The element of the mentioned electron configuration is oxygen ($O$) and there are 2 unpaired electrons.
Work Step by Step
*Strategy: 1) Find out the number of electrons it has by summing all the electrons in different subshells. 2) The number of electrons will be equal to the atomic number of the element. 3) Look up the periodic table to find out which element it is. 1) $1s^22s^22p^4$ - Subshell $1s$: 2 electrons - Subshell $2s$: 2 electrons - Subshell $2p$: 4 electrons In total, the element has 8 electrons. 2) Since the number of electrons is equal to the atomic number of the element, the atomic number of the element is 8. 3) The element that has the atomic number 8 is oxygen ($O$). 4) We know that subshell s has 1 orbital, so its capacity for electrons is 2 electrons at most for each s-subshell.
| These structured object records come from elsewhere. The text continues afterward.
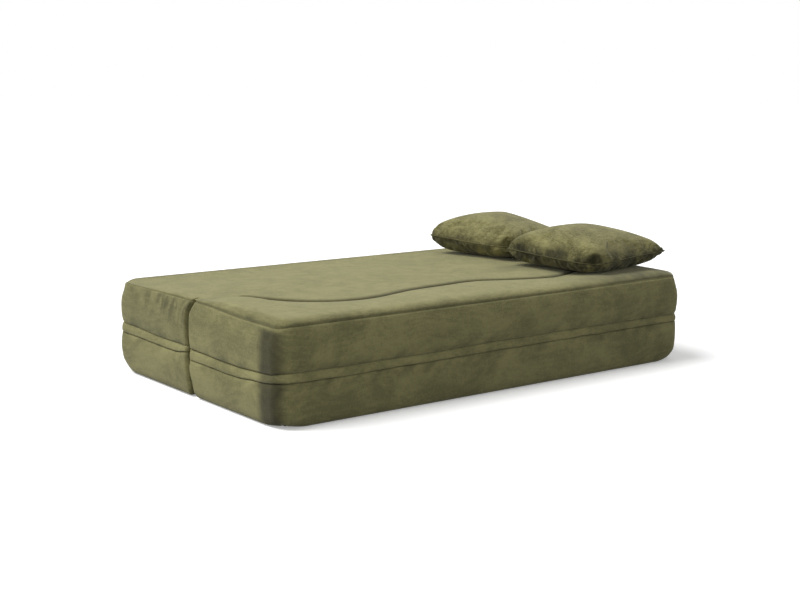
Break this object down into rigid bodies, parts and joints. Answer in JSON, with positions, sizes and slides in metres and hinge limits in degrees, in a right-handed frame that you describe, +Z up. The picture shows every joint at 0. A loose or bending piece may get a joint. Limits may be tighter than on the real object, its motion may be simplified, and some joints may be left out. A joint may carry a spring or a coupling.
{
  "type": "sofa bed",
  "caption": "Foam sofa bed opened flat: two plush-covered blocks on a cloth hinge, with a wavy pulled seam, zip bands round the sides and two loose pillows.",
  "frame": {"origin": "on the floor, under the middle of the opened bed", "axes": "+X along the bed towards the pillows, +Y from the seat block across the parting gap to the folding back block, +Z up"},
  "size_m": [1.902, 1.065, 0.5213],
  "materials": {
    "plush": "matte",
    "pillow_plush": "matte",
    "foam_firm": "matte",
    "foam_soft": "matte",
    "fibre_fill": "matte",
    "base_cloth": "matte",
    "zip_tape": "matte",
    "zip_teeth": "satin",
    "zip_metal": "satin"
  },
  "bodies": {
    "seat": {"seat_upper_cover": "plush", "seat_lower_cover": "plush", "seat_zip_flap": "plush", "seat_base_foam": "foam_firm", "seat_comfort_foam": "foam_soft", "seat_base_cloth": "base_cloth", "seat_zip_tape": "zip_tape", "seat_zip_chain": "zip_teeth", "hinge_cloth": "plush"},
    "back": {"back_upper_cover": "plush", "back_lower_cover": "plush", "back_zip_flap": "plush", "back_base_foam": "foam_firm", "back_comfort_foam": "foam_soft", "back_base_cloth": "base_cloth", "back_zip_tape": "zip_tape", "back_zip_chain": "zip_teeth"},
    "near_pillow": {"pillow_near_cover": "pillow_plush", "pillow_near_fill": "fibre_fill", "pillow_near_zip": "zip_tape"},
    "far_pillow": {"pillow_far_cover": "pillow_plush", "pillow_far_fill": "fibre_fill", "pillow_far_zip": "zip_tape"},
    "seat_slider": {"seat_zip_slider": "zip_metal"},
    "back_slider": {"back_zip_slider": "zip_metal"}
  },
  "joints": [
    {"name": "back_fold", "type": "hinge", "parent": "seat", "child": "back", "pos_m": [0, 0, 0.342], "axis": [1, 0, 0], "range_deg": [0, 90], "deforming": ["hinge_cloth"]},
    {"name": "near_pillow_push", "type": "slide", "parent": "seat", "child": "near_pillow", "axis": [0, -1, 0], "range_m": [0, 0.16]},
    {"name": "far_pillow_slide", "type": "slide", "parent": "back", "child": "far_pillow", "axis": [1, 0, 0], "range_m": [-1.3, 0.5]},
    {"name": "seat_zip_slide", "type": "slide", "parent": "seat", "child": "seat_slider", "axis": [1, 0, 0], "range_m": [0, 1.5]},
    {"name": "back_zip_slide", "type": "slide", "parent": "back", "child": "back_slider", "axis": [1, 0, 0], "range_m": [0, 1.5]}
  ],
  "couplings": [
    {"joint": "near_pillow_push", "follows": "back_fold", "m_per_rad": 0.1}
  ]
}
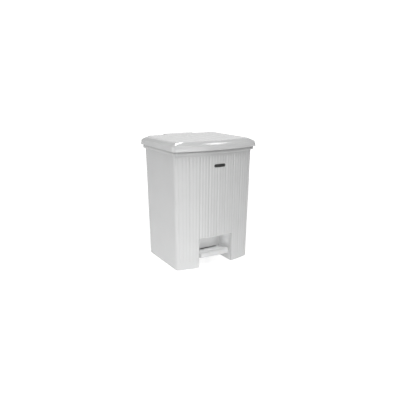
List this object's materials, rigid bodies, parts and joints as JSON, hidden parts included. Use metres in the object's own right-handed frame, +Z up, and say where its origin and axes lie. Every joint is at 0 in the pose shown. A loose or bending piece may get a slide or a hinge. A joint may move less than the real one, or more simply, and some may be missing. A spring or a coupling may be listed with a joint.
{
  "type": "pedal trash can",
  "caption": "Free-standing rectangular pedal trash can with a bowed reeded front, hinged lid, lift-out inner bucket and a foot pedal in a front recess.",
  "frame": {"origin": "on the floor, below the centre of the object's bounding box", "axes": "+Z up, -Y towards the front where the pedal is, +X to the right when seen from the front"},
  "size_m": [0.2836, 0.272, 0.38],
  "materials": {
    "shell_plastic": "semi-gloss moulded polypropylene",
    "lid_plastic": "semi-gloss moulded polypropylene",
    "tread_plastic": "semi-gloss moulded polypropylene",
    "inner_plastic": "matt moulded plastic",
    "bucket_plastic": "satin moulded polypropylene",
    "grip_plastic": "satin moulded plastic",
    "foot_rubber": "matt rubber",
    "lever_steel": "zinc-plated pressed sheet",
    "rod_steel": "bright drawn wire",
    "screw_steel": "zinc plated"
  },
  "bodies": {
    "shell": {"outer_shell": "shell_plastic", "base_plate": "inner_plastic", "rear_column": "shell_plastic", "rod_guide_lower": "inner_plastic", "rod_guide_upper": "inner_plastic", "foot_front_left": "foot_rubber", "foot_front_right": "foot_rubber", "foot_rear_left": "foot_rubber", "foot_rear_right": "foot_rubber", "base_screw_front_left": "screw_steel", "base_screw_front_right": "screw_steel", "base_screw_rear_left": "screw_steel", "base_screw_rear_right": "screw_steel", "column_screw_lower_left": "screw_steel", "column_screw_lower_right": "screw_steel", "column_screw_upper_left": "screw_steel", "column_screw_upper_right": "screw_steel", "pedal_axle": "rod_steel", "axle_cap_left": "inner_plastic", "axle_cap_right": "inner_plastic"},
    "pedal": {"pedal_tread": "tread_plastic", "pedal_lever": "lever_steel"},
    "rod": {"push_rod": "rod_steel", "rod_pin_lower": "rod_steel", "rod_pin_upper": "rod_steel"},
    "lid": {"lid": "lid_plastic", "hinge_pin_left": "rod_steel", "hinge_pin_right": "rod_steel", "lid_bumper_left": "foot_rubber", "lid_bumper_right": "foot_rubber"},
    "bucket": {"inner_bucket": "bucket_plastic"},
    "bail": {"bucket_bail": "rod_steel", "bail_grip": "grip_plastic"}
  },
  "joints": [
    {"name": "lid_hinge", "type": "hinge", "parent": "shell", "child": "lid", "pos_m": [0, 0.124, 0.368], "axis": [-1, 0, 0], "range_deg": [0, 75]},
    {"name": "pedal_pivot", "type": "hinge", "parent": "shell", "child": "pedal", "pos_m": [0, -0.00895, 0.032], "axis": [1, 0, 0], "range_deg": [0, 15]},
    {"name": "rod_slide", "type": "slide", "parent": "shell", "child": "rod", "axis": [0, 0, 1], "range_m": [0, 0.02925]},
    {"name": "bucket_lift", "type": "slide", "parent": "shell", "child": "bucket", "axis": [0, 0, 1], "range_m": [0, 0.006]},
    {"name": "bail_swing", "type": "hinge", "parent": "bucket", "child": "bail", "pos_m": [0, -0.004, 0.345], "axis": [-1, 0, 0], "range_deg": [0, 9]}
  ],
  "couplings": [
    {"joint": "pedal_pivot", "follows": "lid_hinge", "ratio": 0.2},
    {"joint": "rod_slide", "follows": "lid_hinge", "m_per_rad": 0.022323}
  ]
}
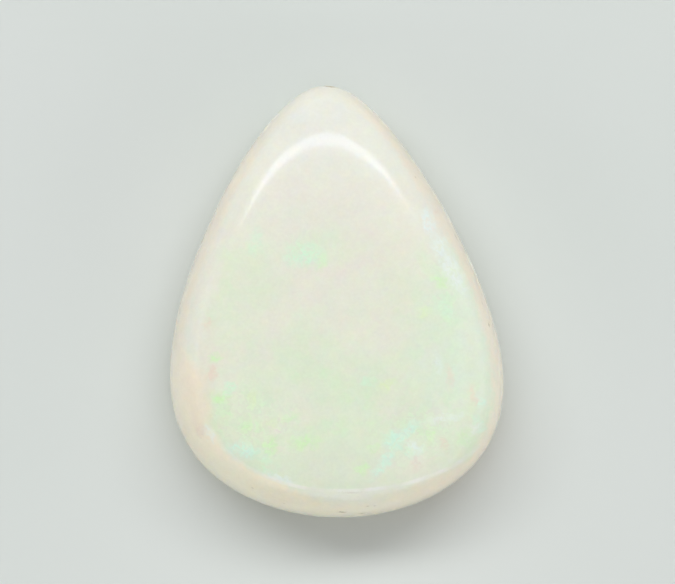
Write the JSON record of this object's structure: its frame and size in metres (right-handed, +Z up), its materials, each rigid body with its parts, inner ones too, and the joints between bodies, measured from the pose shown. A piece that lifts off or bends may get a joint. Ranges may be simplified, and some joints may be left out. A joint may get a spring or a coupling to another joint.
{
  "type": "loose opal",
  "caption": "Loose white opal with pastel green play of colour, cut as a low-domed pear-shaped cabochon with rounded shoulders and a flat back.",
  "frame": {"origin": "middle of the stone's box in plan, on the plane of its flat back", "axes": "+Z up out of the domed face, +Y towards the narrow end, +X to the right as the face is seen from above"},
  "size_m": [0.0108, 0.014, 0.0036],
  "materials": {
    "opal": "polished, milky and faintly translucent, with pastel green, aqua and pink flecks under the face and a peach-cream rim"
  },
  "bodies": {
    "root": {"opal": "opal"}
  },
  "joints": []
}
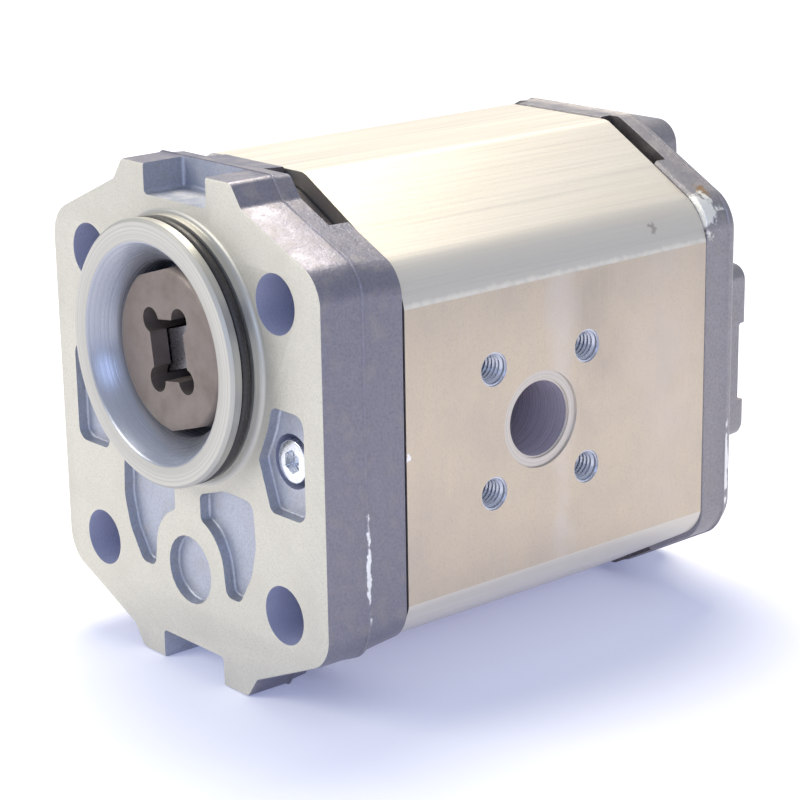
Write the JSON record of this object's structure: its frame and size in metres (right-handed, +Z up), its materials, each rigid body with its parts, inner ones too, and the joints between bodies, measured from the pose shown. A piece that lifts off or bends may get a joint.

So, both s-subshells here reach their capacity, and their electrons are paired in the orbitals. P-subshell has 3 orbitals, each can carry 2 electrons in maximum. Here there are 4 electrons that need to occupy. According to Hund's rule, the first 3 electrons would occupy 3 different orbitals, then the last one would have no choice but occupy an orbital that already has 1 electron (since p-subshell has only 3 orbitals). In other words, there is 1 two-electron orbital, and 2 one-electron orbitals. That means there are 2 unpaired electrons.